What you need to do: Please count the lines in the listing below where the word "axis" appears. Give the number only.

Structured object records:
## BEGIN

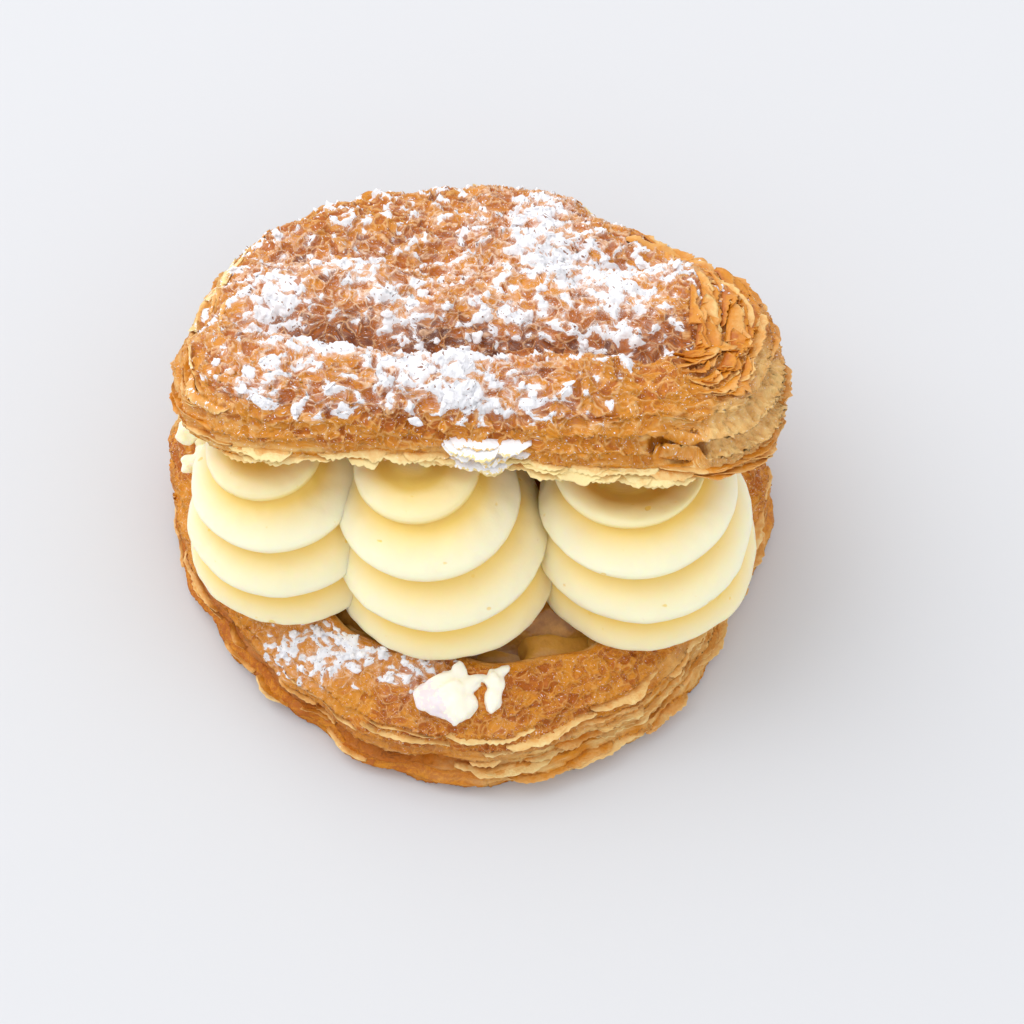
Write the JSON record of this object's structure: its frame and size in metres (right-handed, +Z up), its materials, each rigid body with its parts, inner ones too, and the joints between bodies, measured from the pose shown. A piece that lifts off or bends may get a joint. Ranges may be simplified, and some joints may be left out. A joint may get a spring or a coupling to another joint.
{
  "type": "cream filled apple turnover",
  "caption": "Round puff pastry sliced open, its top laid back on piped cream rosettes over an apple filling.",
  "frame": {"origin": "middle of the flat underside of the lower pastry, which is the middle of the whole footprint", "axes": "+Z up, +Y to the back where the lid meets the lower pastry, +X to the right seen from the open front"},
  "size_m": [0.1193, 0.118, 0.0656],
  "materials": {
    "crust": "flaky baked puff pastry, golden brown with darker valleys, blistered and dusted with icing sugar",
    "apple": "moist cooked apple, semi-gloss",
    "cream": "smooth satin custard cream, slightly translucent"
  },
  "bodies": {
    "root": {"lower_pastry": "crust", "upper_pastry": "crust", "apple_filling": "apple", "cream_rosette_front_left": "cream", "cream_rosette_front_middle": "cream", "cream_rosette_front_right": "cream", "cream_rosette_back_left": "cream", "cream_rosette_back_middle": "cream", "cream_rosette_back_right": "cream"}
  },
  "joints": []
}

## END
## BEGIN

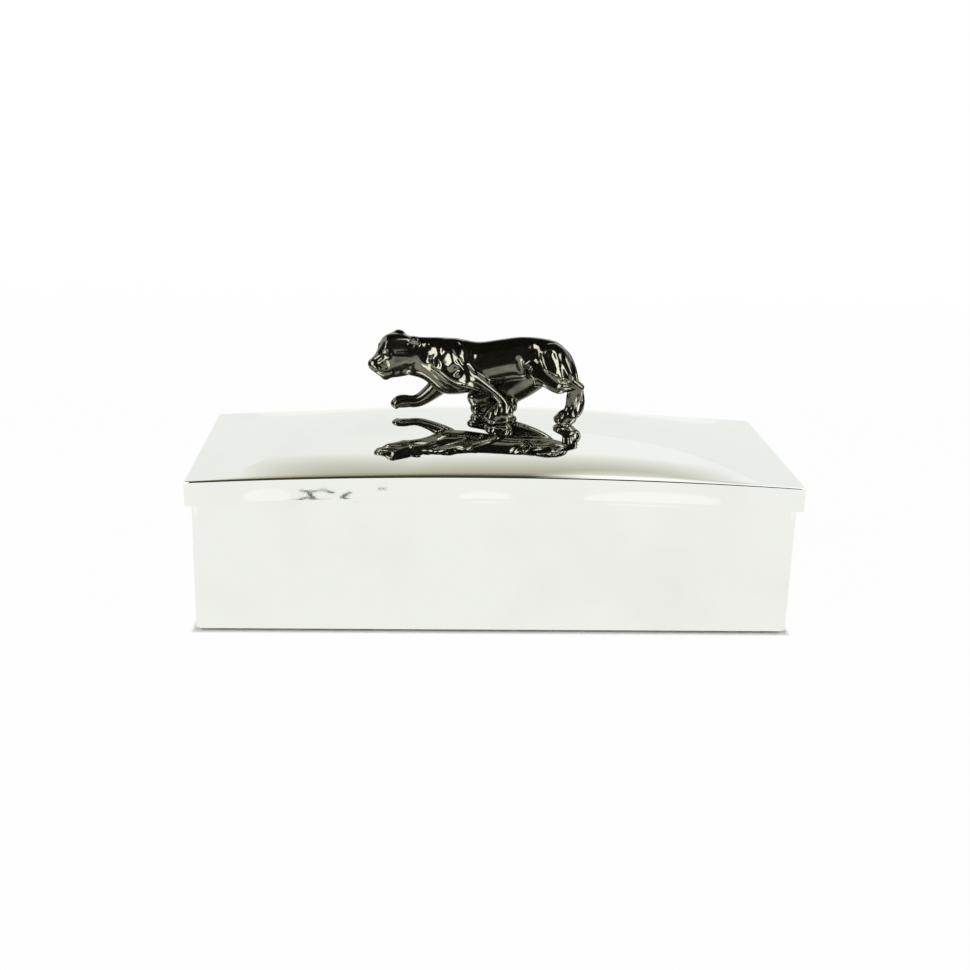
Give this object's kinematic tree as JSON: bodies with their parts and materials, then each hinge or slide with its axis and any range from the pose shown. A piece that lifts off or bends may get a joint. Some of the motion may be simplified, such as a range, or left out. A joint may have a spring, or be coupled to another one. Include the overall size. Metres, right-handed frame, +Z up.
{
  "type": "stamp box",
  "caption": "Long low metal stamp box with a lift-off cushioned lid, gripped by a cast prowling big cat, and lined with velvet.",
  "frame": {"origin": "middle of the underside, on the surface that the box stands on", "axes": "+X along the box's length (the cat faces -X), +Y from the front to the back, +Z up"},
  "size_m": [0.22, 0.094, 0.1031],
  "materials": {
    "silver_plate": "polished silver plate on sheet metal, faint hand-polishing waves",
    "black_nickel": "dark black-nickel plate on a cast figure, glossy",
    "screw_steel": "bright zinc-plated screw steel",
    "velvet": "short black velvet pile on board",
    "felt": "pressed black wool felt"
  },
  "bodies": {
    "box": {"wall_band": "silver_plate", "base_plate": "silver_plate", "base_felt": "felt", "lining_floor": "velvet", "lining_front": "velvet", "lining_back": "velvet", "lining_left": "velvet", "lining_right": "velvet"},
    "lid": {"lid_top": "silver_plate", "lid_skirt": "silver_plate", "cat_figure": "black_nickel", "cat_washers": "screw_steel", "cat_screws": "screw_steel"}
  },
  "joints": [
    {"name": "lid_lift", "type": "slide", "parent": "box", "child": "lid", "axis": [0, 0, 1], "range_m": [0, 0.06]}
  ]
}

## END

Problem solution: 2